Required task: Identify the lines that contain the string "collection", then copy each of them.

Given data:
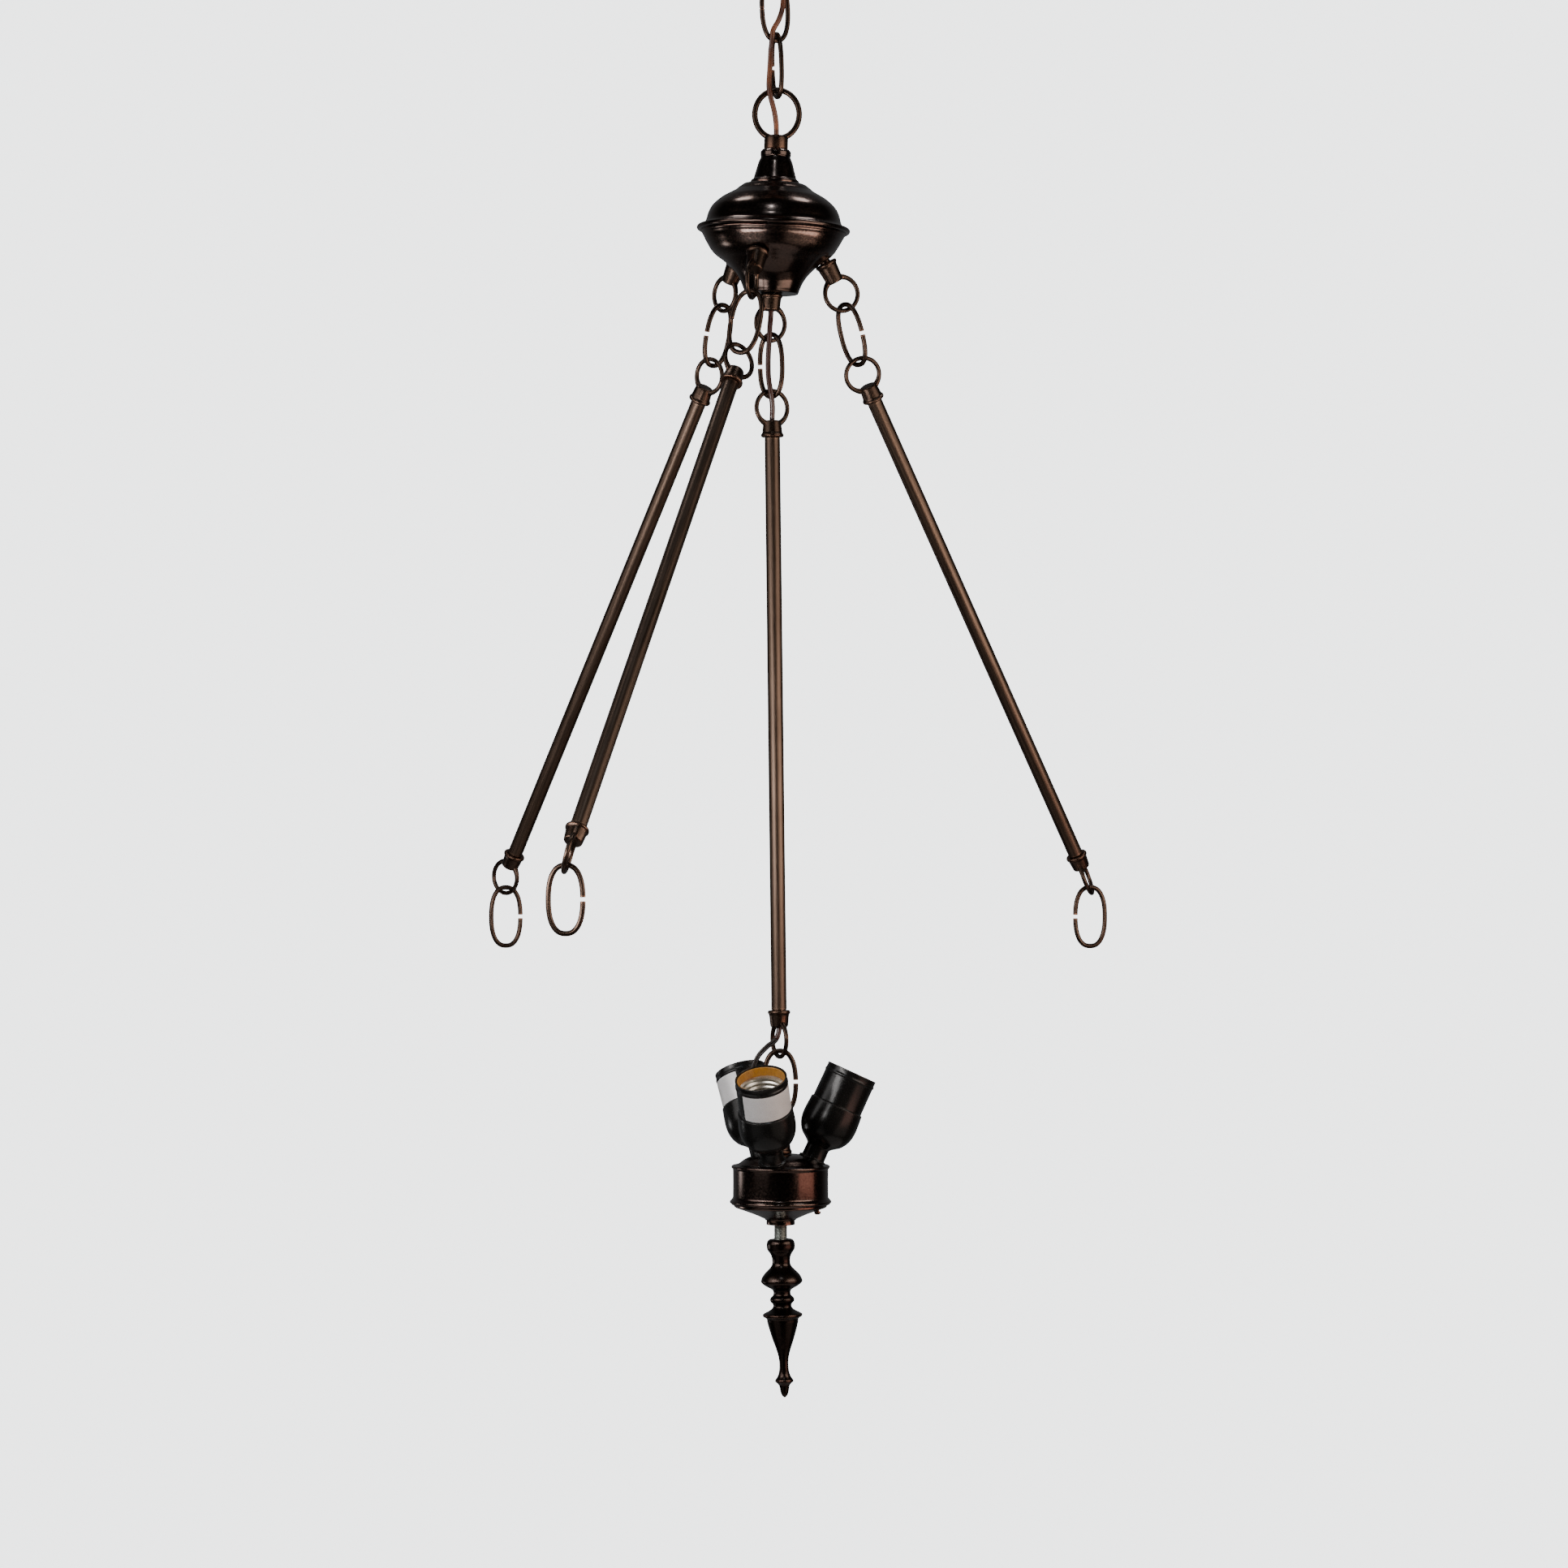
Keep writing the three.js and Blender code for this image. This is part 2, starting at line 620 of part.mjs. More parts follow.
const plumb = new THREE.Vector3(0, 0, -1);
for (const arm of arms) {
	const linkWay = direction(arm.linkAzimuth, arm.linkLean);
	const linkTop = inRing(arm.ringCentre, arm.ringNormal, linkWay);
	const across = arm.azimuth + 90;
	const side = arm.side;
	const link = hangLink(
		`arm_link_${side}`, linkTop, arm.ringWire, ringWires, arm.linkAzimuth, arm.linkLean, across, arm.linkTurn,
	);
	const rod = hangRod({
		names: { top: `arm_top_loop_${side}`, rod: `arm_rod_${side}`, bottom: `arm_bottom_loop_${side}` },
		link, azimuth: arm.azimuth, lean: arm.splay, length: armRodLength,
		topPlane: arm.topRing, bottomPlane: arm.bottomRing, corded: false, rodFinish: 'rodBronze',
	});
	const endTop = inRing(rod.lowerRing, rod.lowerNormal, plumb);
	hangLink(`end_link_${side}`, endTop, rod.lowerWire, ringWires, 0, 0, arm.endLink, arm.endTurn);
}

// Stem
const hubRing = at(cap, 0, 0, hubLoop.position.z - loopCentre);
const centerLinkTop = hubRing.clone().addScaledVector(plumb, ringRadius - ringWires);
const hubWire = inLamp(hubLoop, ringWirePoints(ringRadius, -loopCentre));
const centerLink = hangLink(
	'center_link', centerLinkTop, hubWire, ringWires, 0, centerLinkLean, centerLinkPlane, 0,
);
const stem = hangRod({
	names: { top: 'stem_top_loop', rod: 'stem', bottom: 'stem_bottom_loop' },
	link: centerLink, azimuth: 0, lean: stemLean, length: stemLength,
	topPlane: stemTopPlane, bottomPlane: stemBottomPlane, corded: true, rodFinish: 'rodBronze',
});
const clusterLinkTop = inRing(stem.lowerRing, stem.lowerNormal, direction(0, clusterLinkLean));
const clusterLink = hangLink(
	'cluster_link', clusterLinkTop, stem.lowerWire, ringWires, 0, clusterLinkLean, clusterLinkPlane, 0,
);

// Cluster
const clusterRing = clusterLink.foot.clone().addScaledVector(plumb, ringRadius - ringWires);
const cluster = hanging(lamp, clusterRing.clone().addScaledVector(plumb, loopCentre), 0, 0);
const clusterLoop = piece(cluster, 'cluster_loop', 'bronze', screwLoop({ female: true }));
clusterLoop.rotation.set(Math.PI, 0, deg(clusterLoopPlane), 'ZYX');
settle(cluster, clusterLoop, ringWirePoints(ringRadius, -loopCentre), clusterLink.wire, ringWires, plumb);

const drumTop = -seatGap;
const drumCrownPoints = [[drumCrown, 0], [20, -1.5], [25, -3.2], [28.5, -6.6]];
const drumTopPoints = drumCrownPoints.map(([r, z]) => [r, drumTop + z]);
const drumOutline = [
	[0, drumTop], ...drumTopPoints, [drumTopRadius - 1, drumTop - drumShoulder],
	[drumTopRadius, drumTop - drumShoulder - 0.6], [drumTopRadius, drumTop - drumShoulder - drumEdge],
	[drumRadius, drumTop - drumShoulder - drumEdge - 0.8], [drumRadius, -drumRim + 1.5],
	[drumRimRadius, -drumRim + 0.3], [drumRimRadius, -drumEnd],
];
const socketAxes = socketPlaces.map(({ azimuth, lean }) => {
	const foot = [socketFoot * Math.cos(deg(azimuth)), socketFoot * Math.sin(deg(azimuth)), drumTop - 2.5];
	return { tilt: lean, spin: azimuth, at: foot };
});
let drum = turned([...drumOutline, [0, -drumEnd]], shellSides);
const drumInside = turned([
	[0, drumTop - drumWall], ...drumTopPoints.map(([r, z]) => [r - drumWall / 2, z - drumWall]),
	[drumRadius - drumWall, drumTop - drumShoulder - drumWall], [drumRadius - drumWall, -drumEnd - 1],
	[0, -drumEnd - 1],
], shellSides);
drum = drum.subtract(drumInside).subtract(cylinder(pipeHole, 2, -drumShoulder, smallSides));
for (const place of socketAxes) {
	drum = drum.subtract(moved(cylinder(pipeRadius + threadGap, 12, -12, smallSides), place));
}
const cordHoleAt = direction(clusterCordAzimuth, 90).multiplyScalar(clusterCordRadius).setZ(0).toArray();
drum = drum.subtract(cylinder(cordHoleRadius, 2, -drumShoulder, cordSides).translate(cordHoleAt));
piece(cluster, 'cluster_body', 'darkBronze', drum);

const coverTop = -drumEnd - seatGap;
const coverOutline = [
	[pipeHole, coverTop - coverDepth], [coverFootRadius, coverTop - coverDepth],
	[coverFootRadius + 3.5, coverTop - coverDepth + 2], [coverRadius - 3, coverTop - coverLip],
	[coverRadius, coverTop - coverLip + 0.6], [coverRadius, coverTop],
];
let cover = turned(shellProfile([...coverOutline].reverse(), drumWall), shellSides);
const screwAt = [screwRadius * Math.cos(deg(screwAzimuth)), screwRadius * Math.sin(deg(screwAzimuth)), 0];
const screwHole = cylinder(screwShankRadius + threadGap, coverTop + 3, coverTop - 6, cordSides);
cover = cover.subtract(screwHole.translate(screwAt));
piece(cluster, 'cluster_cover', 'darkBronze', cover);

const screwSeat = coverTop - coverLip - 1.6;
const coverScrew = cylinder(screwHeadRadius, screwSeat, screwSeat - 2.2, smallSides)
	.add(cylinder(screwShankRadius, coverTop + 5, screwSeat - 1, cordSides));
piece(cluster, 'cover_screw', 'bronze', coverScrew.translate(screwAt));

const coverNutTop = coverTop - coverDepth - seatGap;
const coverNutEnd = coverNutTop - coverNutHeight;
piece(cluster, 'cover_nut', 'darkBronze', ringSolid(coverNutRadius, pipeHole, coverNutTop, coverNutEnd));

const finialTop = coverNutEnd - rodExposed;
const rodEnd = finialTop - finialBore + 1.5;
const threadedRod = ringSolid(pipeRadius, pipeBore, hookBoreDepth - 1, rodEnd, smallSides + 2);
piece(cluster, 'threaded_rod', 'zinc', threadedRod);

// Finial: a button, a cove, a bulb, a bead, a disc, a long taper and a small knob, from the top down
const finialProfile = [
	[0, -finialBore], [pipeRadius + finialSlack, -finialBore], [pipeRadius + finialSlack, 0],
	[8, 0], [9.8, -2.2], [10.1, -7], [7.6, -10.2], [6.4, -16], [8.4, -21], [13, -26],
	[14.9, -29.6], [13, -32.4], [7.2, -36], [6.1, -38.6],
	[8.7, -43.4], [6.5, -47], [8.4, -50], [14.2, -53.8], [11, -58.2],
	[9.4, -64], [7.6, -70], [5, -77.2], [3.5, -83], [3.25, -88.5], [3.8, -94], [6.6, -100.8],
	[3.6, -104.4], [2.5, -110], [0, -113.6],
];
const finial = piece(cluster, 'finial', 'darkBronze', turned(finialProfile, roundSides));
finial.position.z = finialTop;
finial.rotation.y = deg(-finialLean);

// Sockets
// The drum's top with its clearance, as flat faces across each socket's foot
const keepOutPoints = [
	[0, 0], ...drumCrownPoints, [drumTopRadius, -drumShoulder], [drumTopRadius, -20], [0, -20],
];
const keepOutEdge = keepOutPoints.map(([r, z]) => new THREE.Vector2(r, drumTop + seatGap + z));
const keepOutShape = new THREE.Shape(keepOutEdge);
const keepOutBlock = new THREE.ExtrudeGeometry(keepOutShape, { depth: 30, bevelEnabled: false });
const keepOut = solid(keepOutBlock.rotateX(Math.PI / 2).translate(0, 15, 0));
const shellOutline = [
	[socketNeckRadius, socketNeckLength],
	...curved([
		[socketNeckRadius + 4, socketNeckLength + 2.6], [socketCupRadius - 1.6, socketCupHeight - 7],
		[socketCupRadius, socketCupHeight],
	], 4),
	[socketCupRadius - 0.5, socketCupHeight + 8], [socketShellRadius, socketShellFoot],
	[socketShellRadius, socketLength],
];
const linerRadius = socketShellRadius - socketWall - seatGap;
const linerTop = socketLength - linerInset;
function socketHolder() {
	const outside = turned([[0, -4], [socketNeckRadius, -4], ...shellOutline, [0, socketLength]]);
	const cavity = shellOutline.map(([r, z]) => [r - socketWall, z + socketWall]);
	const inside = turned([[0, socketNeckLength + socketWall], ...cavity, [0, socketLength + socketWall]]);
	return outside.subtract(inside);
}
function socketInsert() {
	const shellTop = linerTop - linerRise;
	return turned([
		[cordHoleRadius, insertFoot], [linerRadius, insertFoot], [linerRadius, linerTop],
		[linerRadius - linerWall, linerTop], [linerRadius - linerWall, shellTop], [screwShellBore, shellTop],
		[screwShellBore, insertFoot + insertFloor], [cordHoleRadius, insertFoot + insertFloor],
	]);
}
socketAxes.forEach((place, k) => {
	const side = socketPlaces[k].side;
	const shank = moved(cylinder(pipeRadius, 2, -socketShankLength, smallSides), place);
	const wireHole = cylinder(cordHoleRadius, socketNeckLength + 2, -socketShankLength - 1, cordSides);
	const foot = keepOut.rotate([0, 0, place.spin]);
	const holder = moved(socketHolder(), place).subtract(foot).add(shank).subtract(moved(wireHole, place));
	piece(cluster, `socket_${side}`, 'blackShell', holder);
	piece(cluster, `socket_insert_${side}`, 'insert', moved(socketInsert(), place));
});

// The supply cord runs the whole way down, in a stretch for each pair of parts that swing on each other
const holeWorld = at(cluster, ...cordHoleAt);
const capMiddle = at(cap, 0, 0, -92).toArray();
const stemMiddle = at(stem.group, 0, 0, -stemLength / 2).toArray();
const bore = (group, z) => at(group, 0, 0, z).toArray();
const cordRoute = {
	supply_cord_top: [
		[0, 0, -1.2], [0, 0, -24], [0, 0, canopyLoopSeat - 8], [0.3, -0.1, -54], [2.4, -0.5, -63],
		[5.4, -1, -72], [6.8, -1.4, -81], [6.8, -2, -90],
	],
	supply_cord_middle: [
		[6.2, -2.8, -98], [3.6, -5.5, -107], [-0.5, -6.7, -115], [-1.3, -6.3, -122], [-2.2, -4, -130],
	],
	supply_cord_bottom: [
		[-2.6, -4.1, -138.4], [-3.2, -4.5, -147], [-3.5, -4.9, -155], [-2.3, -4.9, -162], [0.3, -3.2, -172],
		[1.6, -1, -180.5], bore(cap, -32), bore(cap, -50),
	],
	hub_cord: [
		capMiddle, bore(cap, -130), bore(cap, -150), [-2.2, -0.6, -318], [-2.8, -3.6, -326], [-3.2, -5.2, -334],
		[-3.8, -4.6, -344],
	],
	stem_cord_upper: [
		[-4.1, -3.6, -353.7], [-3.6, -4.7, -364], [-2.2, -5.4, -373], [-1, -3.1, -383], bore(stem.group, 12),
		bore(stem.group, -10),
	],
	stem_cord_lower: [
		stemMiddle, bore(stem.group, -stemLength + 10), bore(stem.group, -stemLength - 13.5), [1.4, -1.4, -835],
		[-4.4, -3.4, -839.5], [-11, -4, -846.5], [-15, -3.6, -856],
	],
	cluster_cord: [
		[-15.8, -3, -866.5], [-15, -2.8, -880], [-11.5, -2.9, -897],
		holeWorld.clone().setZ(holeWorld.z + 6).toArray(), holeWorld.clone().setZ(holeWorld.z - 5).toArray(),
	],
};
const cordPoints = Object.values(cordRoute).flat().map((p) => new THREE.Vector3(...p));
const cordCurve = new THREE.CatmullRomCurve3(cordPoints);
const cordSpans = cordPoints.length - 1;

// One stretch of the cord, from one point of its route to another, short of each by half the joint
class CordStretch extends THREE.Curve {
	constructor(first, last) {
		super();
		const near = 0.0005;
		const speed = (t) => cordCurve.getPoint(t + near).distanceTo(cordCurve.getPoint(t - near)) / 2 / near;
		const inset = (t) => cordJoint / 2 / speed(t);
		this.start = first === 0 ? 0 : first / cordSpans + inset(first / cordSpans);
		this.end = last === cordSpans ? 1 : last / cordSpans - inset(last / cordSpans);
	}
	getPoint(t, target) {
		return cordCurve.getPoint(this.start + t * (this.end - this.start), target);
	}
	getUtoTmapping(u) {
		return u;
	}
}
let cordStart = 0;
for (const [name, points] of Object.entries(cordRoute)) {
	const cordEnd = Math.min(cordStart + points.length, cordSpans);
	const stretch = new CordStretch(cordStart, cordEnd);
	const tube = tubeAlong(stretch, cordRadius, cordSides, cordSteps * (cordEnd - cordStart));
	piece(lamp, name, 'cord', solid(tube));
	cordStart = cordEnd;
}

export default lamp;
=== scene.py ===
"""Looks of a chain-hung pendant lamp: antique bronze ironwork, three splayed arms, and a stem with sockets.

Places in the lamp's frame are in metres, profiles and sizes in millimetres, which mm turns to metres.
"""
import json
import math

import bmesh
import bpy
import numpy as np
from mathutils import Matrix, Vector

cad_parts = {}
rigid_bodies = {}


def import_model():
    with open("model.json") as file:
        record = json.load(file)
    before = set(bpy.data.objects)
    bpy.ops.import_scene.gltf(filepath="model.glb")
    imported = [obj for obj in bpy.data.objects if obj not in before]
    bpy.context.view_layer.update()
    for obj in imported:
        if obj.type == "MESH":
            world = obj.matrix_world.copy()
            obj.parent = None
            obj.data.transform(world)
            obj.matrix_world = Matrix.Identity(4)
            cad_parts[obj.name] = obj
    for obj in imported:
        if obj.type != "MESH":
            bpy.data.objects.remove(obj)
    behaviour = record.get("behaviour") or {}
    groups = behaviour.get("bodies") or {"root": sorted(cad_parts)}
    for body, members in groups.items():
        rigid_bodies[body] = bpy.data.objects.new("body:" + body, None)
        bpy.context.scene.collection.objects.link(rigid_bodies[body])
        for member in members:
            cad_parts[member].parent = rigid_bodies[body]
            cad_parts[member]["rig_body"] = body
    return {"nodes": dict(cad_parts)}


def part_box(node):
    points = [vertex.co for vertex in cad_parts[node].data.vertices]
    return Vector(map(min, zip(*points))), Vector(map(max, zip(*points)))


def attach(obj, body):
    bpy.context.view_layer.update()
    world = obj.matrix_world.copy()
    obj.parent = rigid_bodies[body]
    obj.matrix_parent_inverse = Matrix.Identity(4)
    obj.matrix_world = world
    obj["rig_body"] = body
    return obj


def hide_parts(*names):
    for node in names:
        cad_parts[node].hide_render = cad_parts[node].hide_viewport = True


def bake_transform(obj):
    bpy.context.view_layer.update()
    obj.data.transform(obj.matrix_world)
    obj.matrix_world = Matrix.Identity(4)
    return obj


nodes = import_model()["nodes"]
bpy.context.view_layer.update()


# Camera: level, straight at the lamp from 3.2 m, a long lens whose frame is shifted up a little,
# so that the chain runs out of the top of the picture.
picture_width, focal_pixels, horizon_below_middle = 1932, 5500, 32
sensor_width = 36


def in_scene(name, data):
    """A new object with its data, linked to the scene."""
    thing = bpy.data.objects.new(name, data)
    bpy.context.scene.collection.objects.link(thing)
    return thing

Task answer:
        bpy.context.scene.collection.objects.link(rigid_bodies[body])
    bpy.context.scene.collection.objects.link(thing)